As an advertising major in college turned off from the profession's focus on selling of products people don't really need, as a consumer all too often exposed to screaming car dealership commercials and bait-and-switch tactics, and as a new business owner... I was definitely interested in what Shel Horowitz had to say in this book!
The very first sentence, on the very first page, was sheer delight. As it happened, that page (and the five pages following it) contained endorsements and blurbs by the very well-known in the marketing field... and here's how the author introduced them: "Many of these blurbs are shortened for space reasons... The complete versions are posted at <http://www.principledprofits.com/blurbs.html>." My goodness! How many times have I, as a movie and book consumer, been deceived by three words taken completely out of context of a review? Not this time! This first sentence promised an entirely new approach.
The book includes practical advice ("Run your business in alignment with your core values; don't try to be something you're not") as well as practical statistics (i.e. "Gay and lesbian purchasing power is about $400 billion"), both of which a business owner can certainly use. While the practical advice may sometimes seem simple, in reality it is not. Using the example above, how many times, purely in a social setting in which literally nothing is at stake, are people tempted to try to be something they're not? How much more so when one's livelihood is on the line? The author's reminder is both apt and profound, and something to be taped to the top of one's computer monitor.

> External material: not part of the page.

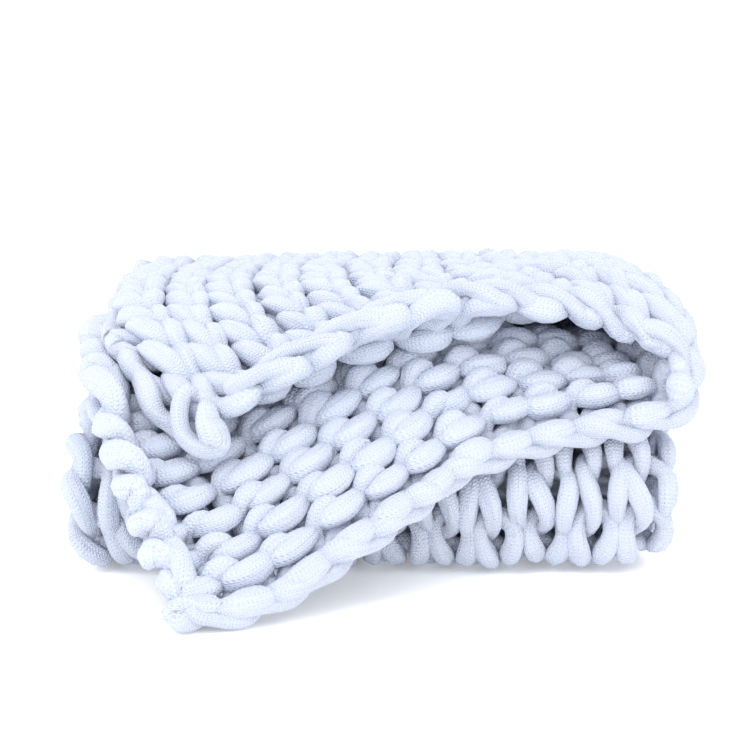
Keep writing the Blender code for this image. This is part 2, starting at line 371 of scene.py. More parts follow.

The author's marketing strategy is also both strong and logical. "I create marketing that has the prospect calling me!" is a typical example. Again, on first approach it seems simple---but few marketers take the time to really create the draw or pull that will create action in a consumer who really does need the product or service. Instead, we have announcers shouting to us over the radio that they will not be undersold! What difference does a car dealership's competitive ambition not to be undersold make to me as a consumer? Nada. On the other hand, last year while I was half-mindedly watching mortgage rates dive even lower, I received a simple, thoughtful letter from a mortgage broker giving me concrete information on how much I could expect to save at a certain interest rate compared to my current interest rate, how I could pay for the refinancing closing costs, and the steps to take to contact him to do it. I did refinance with that mortgage representative.
Some of the advice given in the book is fairly standard, but many other suggestions are both practical and new. And it's refreshing to see an author writing about turning down a sale when it's not right for him---and not necessarily for the reasons one might think.
CONS (1) Initially, I wished for less examples from the author's career and more from other companies. I did get that wish later on in the book (he cites some very interesting examples, in fact, such as Rosenbluth International, which "will go so far as to open a new branch office, just to serve a new account"); it just can take patience to get there. (2) The author extols two techniques which just did not ring right: flattering a prospect/playing into that person's ego, and putting time pressure on a person when it might not be the right time for the person to buy the product. These stood out all the more because the rest of the book is not like that. (3) One begins to wish the author would stop mentioning his other book, as one begins to feel that one is a sitting duck for a repetitive sales pitch. Enough already!
PROS (1) This book led me to question things I never thought to question, but should have; for example, the sentence "We need to gain market share" (read: we need to take some market share from a competitor). (2) The book serves as a great reminder where to put one's priorities. Beyond integrity and personal satisfaction (which is, after all, why we live life), for instance, the author quotes the CEO of Southwest Airlines, who reminds us, "Market share has nothing to do with profitability. Market share says we just want to be big; we don't care if we make money doing it. To get an additional 5 percent of the market, some companies increased their costs by 25 percent." (3) A balanced approach to many issues; I respect an author who gives both sides of the story or both pros and cons to an approach. (4) The book uses examples with which everyday consumers and readers will be familiar; for instance, a grocery store chain that pioneered the reservation of parking spaces for pregnant customers, and the office supply chain which rearranged its stores to steer its customers to the right technology for what they needed (I believe that's Office Depot).
(A note on the rating: The lack of half-stars on the rating scale didn't give me a good option for an accurate rating. At the time of this review I have only given 5 stars to one book, and not many four-star reviews, either. This book is above average. If I could have given a rating on a scale from one to ten, I would have given it a 7.)
The author makes a bold statement in Chapter 3: "Does the last chapter mean there's no place for salespeople anymore? Not at all---but it does mean that some businesses don't need a sales force if their marketing is properly effective." Bravo!